The true nature of cattle-drive cooking isn’t in the staple foods, but the creativity in the making of other foods. There was the standard son-of-a-gun stew, consisting of a calf that was too weak or sick to keep up, then simmered in a pot with vegetables. The dessert was red sorrel pie, a dish similar to cherry cobbler.
Overland trout was a nickname for salt pork or bacon, which the cowboys loved. Fatty meats were their favorite. Sliced thick and fried in a skillet, the resultant fat was used to cook everything else and even added to the beans or sopped up with bread, another thing they couldn’t live without. Sourdough bread was always available.
Cattle drives had a standing hierarchy, with the trail boss as leader. The cook was the highest paid man on the drive since food was necessary for good morale, although not near as good as having women along. The point riders stayed up front, setting the pace while swing riders kept the herd going straight. Flank riders kept cows from wandering, and drag riders at the rear kept those dogies moving.
The cook’s workday started early, grinding coffee beans and building a roaring fire, then before the sun came up he would have breakfast hanging over the campfire. After the herd left, he washed up the breakfast dishes and packed the wagon, then drove it as fast as he could so he could catch up before nightfall and start cooking all over again.

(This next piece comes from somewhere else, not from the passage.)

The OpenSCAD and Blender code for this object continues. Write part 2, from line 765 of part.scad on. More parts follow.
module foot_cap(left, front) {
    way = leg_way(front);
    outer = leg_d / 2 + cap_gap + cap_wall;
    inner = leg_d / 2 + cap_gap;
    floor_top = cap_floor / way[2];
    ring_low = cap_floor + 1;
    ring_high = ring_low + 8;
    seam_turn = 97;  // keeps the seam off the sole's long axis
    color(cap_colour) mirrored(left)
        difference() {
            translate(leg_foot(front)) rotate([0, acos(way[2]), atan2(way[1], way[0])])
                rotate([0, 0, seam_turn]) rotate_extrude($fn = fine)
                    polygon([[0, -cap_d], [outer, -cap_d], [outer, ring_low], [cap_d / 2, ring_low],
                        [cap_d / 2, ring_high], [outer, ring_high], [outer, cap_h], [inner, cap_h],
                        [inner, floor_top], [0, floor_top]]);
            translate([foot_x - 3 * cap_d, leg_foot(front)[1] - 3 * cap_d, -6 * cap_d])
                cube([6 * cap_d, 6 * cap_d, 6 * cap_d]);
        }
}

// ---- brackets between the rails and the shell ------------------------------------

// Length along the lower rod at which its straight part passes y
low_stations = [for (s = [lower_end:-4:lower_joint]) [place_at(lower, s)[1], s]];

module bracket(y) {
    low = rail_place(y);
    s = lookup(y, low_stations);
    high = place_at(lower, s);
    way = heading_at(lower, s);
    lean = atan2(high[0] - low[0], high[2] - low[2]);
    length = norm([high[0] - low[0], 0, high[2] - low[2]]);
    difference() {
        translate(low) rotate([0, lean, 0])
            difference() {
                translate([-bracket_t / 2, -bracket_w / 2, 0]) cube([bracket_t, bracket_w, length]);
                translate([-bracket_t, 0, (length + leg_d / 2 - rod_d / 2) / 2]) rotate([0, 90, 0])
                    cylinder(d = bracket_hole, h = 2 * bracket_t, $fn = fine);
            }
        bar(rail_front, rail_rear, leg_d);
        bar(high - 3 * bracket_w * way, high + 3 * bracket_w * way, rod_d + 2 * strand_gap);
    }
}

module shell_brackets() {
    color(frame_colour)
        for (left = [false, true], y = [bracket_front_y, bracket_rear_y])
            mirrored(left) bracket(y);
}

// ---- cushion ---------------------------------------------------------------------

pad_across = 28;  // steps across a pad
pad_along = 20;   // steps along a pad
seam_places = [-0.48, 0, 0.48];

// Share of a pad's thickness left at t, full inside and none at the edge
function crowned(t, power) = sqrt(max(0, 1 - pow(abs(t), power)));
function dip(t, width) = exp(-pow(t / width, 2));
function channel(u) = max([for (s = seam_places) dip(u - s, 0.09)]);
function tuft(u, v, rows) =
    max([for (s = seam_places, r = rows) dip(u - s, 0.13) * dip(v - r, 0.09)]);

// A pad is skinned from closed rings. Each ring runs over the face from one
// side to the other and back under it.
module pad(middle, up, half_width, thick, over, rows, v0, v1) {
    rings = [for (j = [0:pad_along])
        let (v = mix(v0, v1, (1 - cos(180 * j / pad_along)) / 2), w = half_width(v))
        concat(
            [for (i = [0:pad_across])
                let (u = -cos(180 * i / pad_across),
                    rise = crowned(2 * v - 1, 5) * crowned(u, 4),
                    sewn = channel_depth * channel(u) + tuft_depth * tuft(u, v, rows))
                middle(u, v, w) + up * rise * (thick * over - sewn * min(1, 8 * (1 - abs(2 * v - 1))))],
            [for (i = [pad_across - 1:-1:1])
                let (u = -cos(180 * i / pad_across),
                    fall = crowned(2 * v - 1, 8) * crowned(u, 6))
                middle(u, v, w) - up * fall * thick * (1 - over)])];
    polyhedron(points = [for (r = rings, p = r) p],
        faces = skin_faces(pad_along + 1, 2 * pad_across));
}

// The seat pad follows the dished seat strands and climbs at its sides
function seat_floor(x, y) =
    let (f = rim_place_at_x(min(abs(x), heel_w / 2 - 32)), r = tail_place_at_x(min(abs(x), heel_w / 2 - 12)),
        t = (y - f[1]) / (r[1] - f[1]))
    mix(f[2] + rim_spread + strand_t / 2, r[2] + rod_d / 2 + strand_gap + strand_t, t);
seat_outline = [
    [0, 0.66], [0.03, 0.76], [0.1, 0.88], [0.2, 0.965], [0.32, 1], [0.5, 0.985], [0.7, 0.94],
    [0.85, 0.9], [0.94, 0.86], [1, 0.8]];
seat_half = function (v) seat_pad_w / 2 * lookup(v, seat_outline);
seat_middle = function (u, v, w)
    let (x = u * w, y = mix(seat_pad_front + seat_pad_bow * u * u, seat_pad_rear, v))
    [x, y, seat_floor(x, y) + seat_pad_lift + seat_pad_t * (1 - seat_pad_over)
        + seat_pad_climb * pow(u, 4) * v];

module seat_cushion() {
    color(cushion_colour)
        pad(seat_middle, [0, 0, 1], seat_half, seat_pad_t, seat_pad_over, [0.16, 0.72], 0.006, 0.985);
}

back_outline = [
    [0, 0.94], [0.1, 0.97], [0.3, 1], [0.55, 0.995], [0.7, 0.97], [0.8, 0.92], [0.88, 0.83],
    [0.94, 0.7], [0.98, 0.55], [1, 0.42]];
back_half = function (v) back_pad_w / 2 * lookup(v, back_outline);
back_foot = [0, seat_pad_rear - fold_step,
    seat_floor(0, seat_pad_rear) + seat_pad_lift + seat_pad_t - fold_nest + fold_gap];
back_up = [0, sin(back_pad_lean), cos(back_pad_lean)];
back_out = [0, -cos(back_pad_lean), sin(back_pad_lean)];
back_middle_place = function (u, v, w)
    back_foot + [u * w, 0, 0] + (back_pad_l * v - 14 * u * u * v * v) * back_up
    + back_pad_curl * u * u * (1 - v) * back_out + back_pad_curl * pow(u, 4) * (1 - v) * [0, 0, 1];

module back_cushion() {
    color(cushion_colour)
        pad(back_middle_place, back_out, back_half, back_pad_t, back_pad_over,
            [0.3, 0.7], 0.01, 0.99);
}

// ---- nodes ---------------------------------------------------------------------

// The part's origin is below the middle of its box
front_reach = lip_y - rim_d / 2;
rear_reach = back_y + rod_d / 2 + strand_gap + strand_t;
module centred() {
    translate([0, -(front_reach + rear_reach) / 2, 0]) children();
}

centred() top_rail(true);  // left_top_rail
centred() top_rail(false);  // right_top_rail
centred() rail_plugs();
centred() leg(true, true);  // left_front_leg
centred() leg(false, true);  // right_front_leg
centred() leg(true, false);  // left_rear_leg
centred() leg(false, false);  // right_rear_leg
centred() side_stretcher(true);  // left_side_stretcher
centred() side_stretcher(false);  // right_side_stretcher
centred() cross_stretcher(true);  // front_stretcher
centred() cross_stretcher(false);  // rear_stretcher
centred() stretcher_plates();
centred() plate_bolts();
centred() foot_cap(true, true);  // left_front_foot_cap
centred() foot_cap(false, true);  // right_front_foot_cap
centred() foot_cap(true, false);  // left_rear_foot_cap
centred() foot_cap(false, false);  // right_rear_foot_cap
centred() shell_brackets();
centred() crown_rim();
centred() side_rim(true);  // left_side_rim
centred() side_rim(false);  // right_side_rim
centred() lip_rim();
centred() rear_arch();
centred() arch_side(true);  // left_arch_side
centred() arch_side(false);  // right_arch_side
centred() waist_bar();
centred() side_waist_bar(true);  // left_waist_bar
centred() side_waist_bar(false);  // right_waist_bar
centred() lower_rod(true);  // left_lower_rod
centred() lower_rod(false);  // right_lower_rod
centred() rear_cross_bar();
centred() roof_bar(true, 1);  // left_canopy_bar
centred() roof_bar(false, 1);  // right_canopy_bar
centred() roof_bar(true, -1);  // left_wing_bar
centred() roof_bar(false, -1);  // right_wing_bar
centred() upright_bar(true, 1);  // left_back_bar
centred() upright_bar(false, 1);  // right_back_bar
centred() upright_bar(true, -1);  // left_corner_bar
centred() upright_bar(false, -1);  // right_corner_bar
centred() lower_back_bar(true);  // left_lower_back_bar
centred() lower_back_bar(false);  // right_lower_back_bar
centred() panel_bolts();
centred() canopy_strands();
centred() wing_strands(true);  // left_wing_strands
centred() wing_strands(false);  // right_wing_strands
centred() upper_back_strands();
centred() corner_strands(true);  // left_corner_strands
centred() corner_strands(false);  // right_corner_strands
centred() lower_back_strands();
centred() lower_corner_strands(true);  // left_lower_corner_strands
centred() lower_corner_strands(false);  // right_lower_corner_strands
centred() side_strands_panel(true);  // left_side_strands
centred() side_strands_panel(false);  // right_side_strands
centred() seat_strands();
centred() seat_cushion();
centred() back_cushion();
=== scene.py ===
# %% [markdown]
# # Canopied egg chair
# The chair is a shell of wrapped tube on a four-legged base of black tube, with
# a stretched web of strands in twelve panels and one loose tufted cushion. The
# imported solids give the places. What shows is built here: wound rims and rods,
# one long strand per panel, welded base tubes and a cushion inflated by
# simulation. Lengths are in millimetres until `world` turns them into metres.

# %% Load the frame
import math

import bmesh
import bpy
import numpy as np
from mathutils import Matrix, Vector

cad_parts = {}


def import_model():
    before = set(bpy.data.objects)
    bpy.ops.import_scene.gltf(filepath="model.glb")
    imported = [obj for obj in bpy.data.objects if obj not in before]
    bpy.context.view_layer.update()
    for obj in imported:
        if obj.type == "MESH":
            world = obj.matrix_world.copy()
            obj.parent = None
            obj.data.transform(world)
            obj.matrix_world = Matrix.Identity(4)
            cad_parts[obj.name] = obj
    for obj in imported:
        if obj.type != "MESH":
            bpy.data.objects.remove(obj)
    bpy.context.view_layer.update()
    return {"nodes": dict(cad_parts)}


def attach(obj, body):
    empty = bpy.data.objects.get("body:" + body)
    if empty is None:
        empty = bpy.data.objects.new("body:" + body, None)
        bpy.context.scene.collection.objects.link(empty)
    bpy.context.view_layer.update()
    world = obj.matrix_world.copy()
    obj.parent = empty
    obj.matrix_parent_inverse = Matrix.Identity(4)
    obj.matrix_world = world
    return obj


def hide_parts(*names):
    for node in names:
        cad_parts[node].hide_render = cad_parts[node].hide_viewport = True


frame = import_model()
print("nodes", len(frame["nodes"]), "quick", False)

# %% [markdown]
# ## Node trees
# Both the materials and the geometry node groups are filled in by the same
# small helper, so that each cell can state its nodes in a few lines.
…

In the area around the chuckwagon, the cook had a strict code of conduct. A cowboy never rode his horse near the wagon for obvious reasons. The strictest rule was that no one could eat until the cook said so. The last rule is to fill your plate, get your coffee and get out of the way, but don’t leave any food on your plate because it would hurt the cook’s feelings.

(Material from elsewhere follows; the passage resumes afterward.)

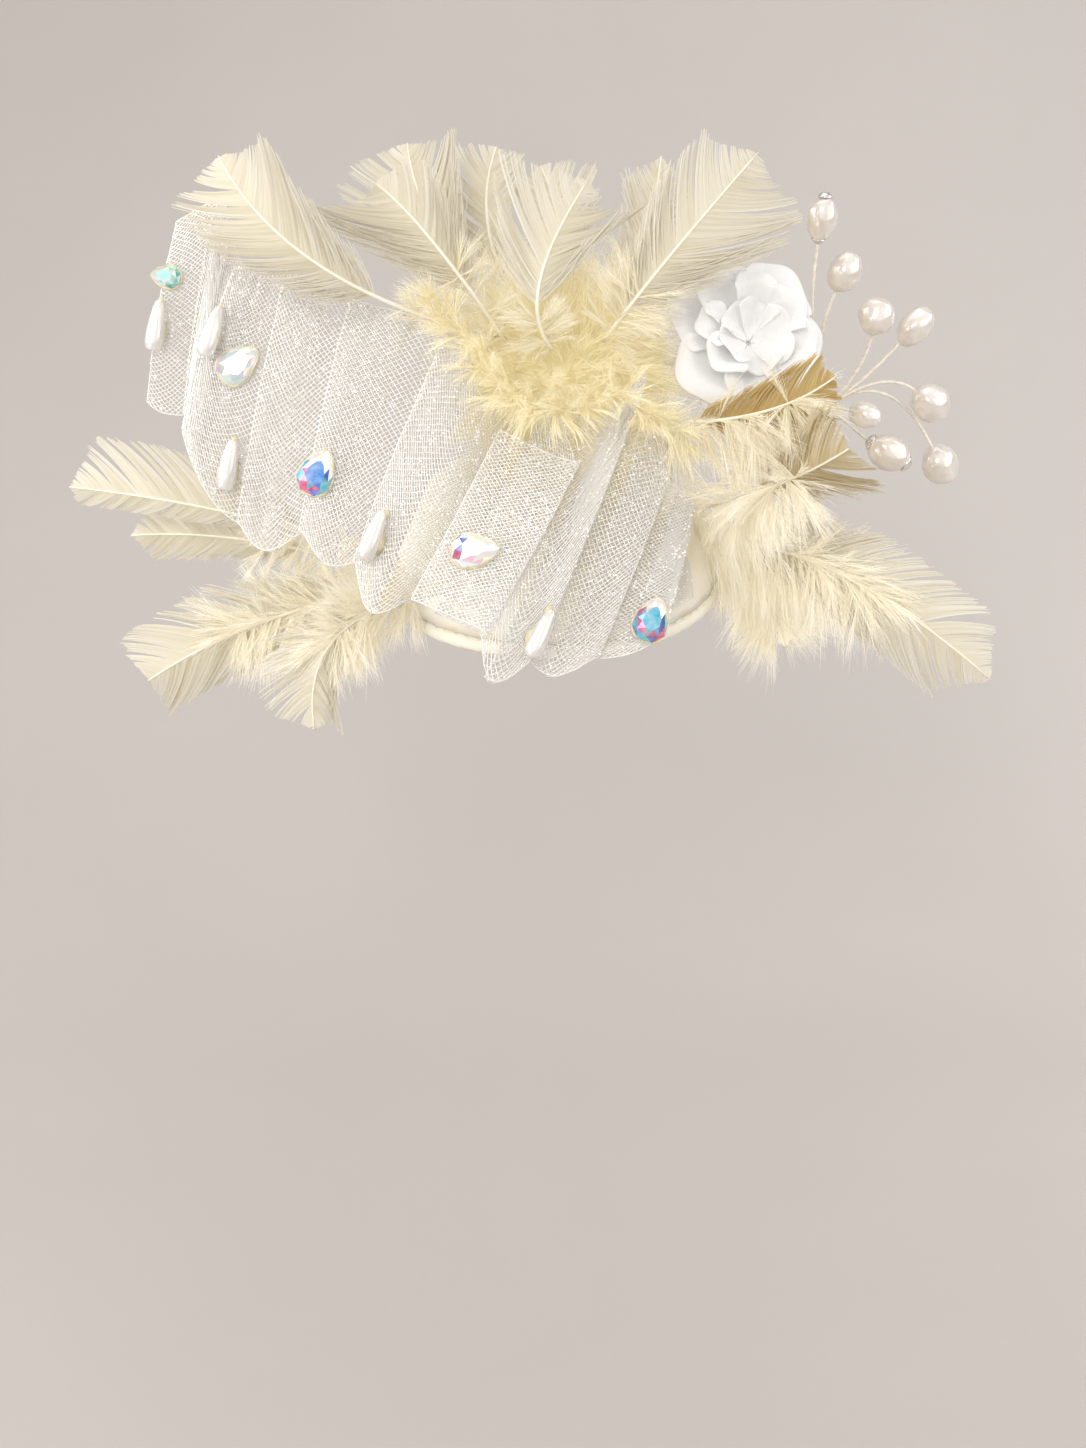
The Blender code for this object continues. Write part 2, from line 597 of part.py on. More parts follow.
def whorl(row, number, frame):
    """Add one whorl of overlapping petals round a small middle."""
    radius = row.radius * FLOWER_RADIUS
    columns = row.petals * PETAL_COLUMNS
    rise = number * (PETAL_WALL + SEAT_GAP)
    points = [frame @ Vector((0, 0, rise))]
    for column in range(columns):
        angle = row.turn + math.tau * column / columns
        share = (column % PETAL_COLUMNS) / (PETAL_COLUMNS - 1)
        outline = 1 - row.notch * abs(2 * share - 1) ** 2
        for ring, lift in zip(row.rings, row.lift):
            reach = radius * ring * (1 + (outline - 1) * ring)
            height = rise + radius * lift + PETAL_STEP * share * ring
            points.append(frame @ Vector((reach * math.cos(angle), reach * math.sin(angle), height)))
    rings = len(row.rings)
    faces = []
    for column in range(columns):
        here, following = 1 + column * rings, 1 + (column + 1) % columns * rings
        faces.append((0, here, following))
        for ring in range(rings - 1):
            faces.append((here + ring, here + ring + 1, following + ring + 1, following + ring))
    petals = add_object(row.name, mesh_from(row.name, points, faces), PETAL)
    wall(petals, PETAL_WALL, 0)
    return petals


def flower(tree, puff_middle):
    """Add the flower's whorls, the outer one on a stem that is seated on the puff."""
    frame = flower_frame()
    whorls = [whorl(row, number, frame) for number, row in enumerate(WHORLS)]
    back = frame @ Vector((0, 0, -PETAL_WALL / 4))
    bow = frame @ Vector((0, 0, -FLOWER_STEM_BOW * FLOWER_STEM_RADIUS))
    foot = seat_on(tree, puff_middle, bow - puff_middle, bow - puff_middle, FLOWER_STEM_RADIUS)
    stem = tube("flower_stem", [foot, bow, back], FLOWER_STEM_RADIUS)
    boolean(whorls[0], stem, "UNION")


def pearl_bead(name, middle, along, wide, long):
    """Add a long round pearl threaded on its wire's end."""
    turn = along.to_track_quat("Z", "Y").to_matrix().to_4x4()
    return ellipsoid(name, middle, (wide, wide, long), turn, 0.0, PEARL, PEARL_SIDES, PEARL_RINGS)


def pearl_spray(tree):
    """Add the wires, fused into one body on a stem, and a pearl on the end of each."""
    root = seat_on(tree, Vector(), SPRAY_ROOT, SPRAY_STEM_BEND, SPRAY_STEM_RADIUS)
    bend, tip = Vector(SPRAY_STEM_BEND) * SPRAY_STEM_LENGTH, Vector(SPRAY_STEM_TIP) * SPRAY_STEM_LENGTH
    hub = root + tip
    stem_points = [bend_point(root, bend, tip, step / 5) for step in range(6)]
    stem_points.append(hub + (stem_points[-1] - stem_points[-2]).normalized() * SPRAY_STEM_RADIUS * 2)
    stem = tube("spray_stem", stem_points, SPRAY_STEM_RADIUS)
    for number, pearl in enumerate(SPRAY_PEARLS, 1):
        middle = hub + Vector(pearl.place) * SPRAY_REACH
        corner = hub + Vector(pearl.bend) * SPRAY_REACH
        along = (middle - corner).normalized()
        half_length = pearl.long * PEARL_RADIUS
        pearl_bead("spray_pearl_%d" % number, middle, along, pearl.wide * PEARL_RADIUS, half_length)
        end = middle - along * (half_length + SEAT_GAP)
        points = [bend_point(hub, corner - hub, end - hub, step / 5) for step in range(6)]
        boolean(stem, tube("spray_wire_%d" % number, points, WIRE_RADIUS), "UNION")
    add_object("spray_wires", evaluated_mesh(stem), WIRE)


def teardrop(jewel, strip):
    """Add a teardrop pearl, a turned shape with its point up."""
    profile = []
    for row in range(TEARDROP_ROWS + 1):
        angle = math.pi * row / TEARDROP_ROWS
        width = TEARDROP_RADIUS * math.sin(angle) * (TEARDROP_WAIST - TEARDROP_LEAN * math.cos(angle))
        profile.append((width, 0, TEARDROP_LENGTH / 2 * math.cos(angle)))
    mesh = bpy.data.meshes.new(jewel.name)
    mesh.from_pydata(profile, [(row, row + 1) for row in range(TEARDROP_ROWS)], [])
    drop = add_object(jewel.name, mesh, DROP)
    screw = drop.modifiers.new("turn", "SCREW")
    screw.steps = TEARDROP_SIDES
    screw.render_steps = TEARDROP_SIDES
    screw.use_merge_vertices = True
    screw.merge_threshold = MERGE
    drop.matrix_world = strip.seat(jewel, TEARDROP_RADIUS) @ Matrix.Rotation(-math.pi / 2, 4, "X")


def crystal(jewel, strip):
    """Add a pear-shaped stone with a flat back, a girdle, crown facets and a table."""
    rings = []
    for size, height in CRYSTAL_RINGS:
        ring = []
        for side in range(CRYSTAL_SIDES):
            angle = math.tau * side / CRYSTAL_SIDES
            width = CRYSTAL_WIDTH / 2 * math.sin(angle) * (1 - CRYSTAL_LEAN * math.cos(angle))
            length = CRYSTAL_LENGTH / 2 * math.cos(angle)
            ring.append(Vector((size * width, size * length, height * CRYSTAL_DEPTH)))
        rings.append(ring)
    stone = add_object(jewel.name, mesh_from(jewel.name, *loft(rings)), CRYSTAL)
    stone.matrix_world = strip.seat(jewel, 0)


def main():
    """Build the fascinator from the base outwards."""
    clear_scene()
    new_collection(COLLECTION)
    new_collection(CUTTERS)
    dome = base_dome()
    edge_binding()
    hair_comb()
    clear_base = base_sizes() + Vector((SEAT_GAP, SEAT_GAP, SEAT_GAP))
    base_cutter = ellipsoid("base_cutter", Vector(), clear_base, base_turn())
    puff_middle = on_base(PUFF_PLACE)
    puff_sizes = Vector((PUFF_HALF_WIDTH, PUFF_HALF_DEPTH, PUFF_HALF_HEIGHT))
    puff = ellipsoid("marabou_puff", puff_middle, puff_sizes, Matrix(), PUFF_LOCK, DOWN,
                     PUFF_COLUMNS, PUFF_ROWS)
    boolean(puff, base_cutter, "DIFFERENCE")
    clear_puff = puff_sizes * (1 + PUFF_LOCK) + Vector((SEAT_GAP, SEAT_GAP, SEAT_GAP))
    puff_cutter = ellipsoid("puff_cutter", puff_middle, clear_puff, Matrix())
    bpy.context.view_layer.update()
    graph = bpy.context.evaluated_depsgraph_get()
    trees = {"base": (BVHTree.FromObject(dome, graph), Vector()),
             "puff": (BVHTree.FromObject(puff, graph), puff_middle)}
    strips = {"left": PleatedStrip(LEFT_FOLDS, LEFT_STACK), "right": PleatedStrip(RIGHT_FOLDS, RIGHT_STACK)}
    for name, strip in strips.items():
        strip.build("crin_" + name, (base_cutter, puff_cutter))
    for row in PLUMES:
        plume(row, *trees[row.seat])
    flower(*trees["puff"])
    pearl_spray(trees["base"][0])
    for jewel in TEARDROPS:
        teardrop(jewel, strips[jewel.strip])
    for jewel in CRYSTALS:
        crystal(jewel, strips[jewel.strip])


main()
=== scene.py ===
"""Looks of a feather fascinator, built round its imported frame.

Everything is in metres in the frame's own axes: +Z up, seen from -Y. Pleated net, feathers, a fabric flower,
a pearl spray and glued jewels replace the frame's plain solids, each in the place of the solid it stands for.
"""

import logging
import math
import random
from dataclasses import dataclass, field
from enum import Enum
from typing import Callable, NamedTuple, Optional, Sequence, Union

import bmesh
import bpy
from mathutils import Matrix, Vector, noise
from mathutils.bvhtree import BVHTree


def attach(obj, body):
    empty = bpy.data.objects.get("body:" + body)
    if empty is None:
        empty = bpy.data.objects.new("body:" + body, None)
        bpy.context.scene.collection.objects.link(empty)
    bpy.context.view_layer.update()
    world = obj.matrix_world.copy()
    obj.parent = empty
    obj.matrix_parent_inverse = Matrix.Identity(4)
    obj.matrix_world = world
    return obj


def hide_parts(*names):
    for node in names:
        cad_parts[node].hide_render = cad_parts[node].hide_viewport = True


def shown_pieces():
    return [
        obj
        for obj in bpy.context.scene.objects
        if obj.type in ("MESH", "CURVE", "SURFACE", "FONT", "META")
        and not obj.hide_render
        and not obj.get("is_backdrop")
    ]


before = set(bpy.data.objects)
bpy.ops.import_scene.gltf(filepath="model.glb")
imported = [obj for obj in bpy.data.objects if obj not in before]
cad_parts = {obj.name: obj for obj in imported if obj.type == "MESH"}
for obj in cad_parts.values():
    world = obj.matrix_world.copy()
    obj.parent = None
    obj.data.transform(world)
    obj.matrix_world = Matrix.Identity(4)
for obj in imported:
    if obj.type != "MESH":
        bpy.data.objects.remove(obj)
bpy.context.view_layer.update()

log = logging.getLogger("feather_fascinator")

BODY = "root"
SEAT_GAP = 0.0003
NOISE_SEED = 5
TUBE_SIDES = 8

Triple = tuple[float, float, float]
Colour = tuple[float, float, float, float]
Piece = bpy.types.Object
Mesh = bpy.types.Mesh
Material = bpy.types.Material
Tree = bpy.types.NodeTree
Node = bpy.types.Node
Socket = bpy.types.NodeSocket
Wire = Union[Socket, Node, float, int, str, Sequence[float], Material]


class Slot(Enum):
    """The material slots that pieces are handed over with."""

    SATIN = "satin"
    COMB = "comb"
    NET = "net"
    DOWN = "down"
    FEATHER = "feather"
    TAN_FEATHER = "tan_feather"
    PETAL = "petal"
    WIRE = "wire"
    PEARL = "pearl"
    DROP = "drop"
    CRYSTAL = "crystal"


class Side(Enum):
    """A side of a feather's shaft, seen from the front with the tip up."""

    LEFT = -1
    RIGHT = 1


def paint(code: str) -> Colour:
    """Turn a colour code of six hex digits into linear light.

    Args:
        code: the colour as it shows on screen.

    Returns:
        Red, green, blue and an alpha of one.
    """
    shares = [int(code[start:start + 2], 16) / 255 for start in (0, 2, 4)]
    light = [share / 12.92 if share <= 0.04045 else ((share + 0.055) / 1.055) ** 2.4 for share in shares]
    return (*light, 1.0)


def bend_point(root: Vector, bend: Vector, tip: Vector, share: float) -> Vector:
    """Return the place at a share of a bow, whose control point and tip are measured from its root."""
    return root + bend * (2 * share * (1 - share)) + tip * share ** 2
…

Still a living part of history, these were the rations that cowboys dined on during cattle drives way back in the days of buggies, haylofts, wagon trains, and gunfights on Allen Street in downtown Dodge City, the wild west of yesteryear. These foods are still cooked and consumed to this day, the animals are still bought and sold, but the cattle drives and cowboys have been swept into the dustbin of history.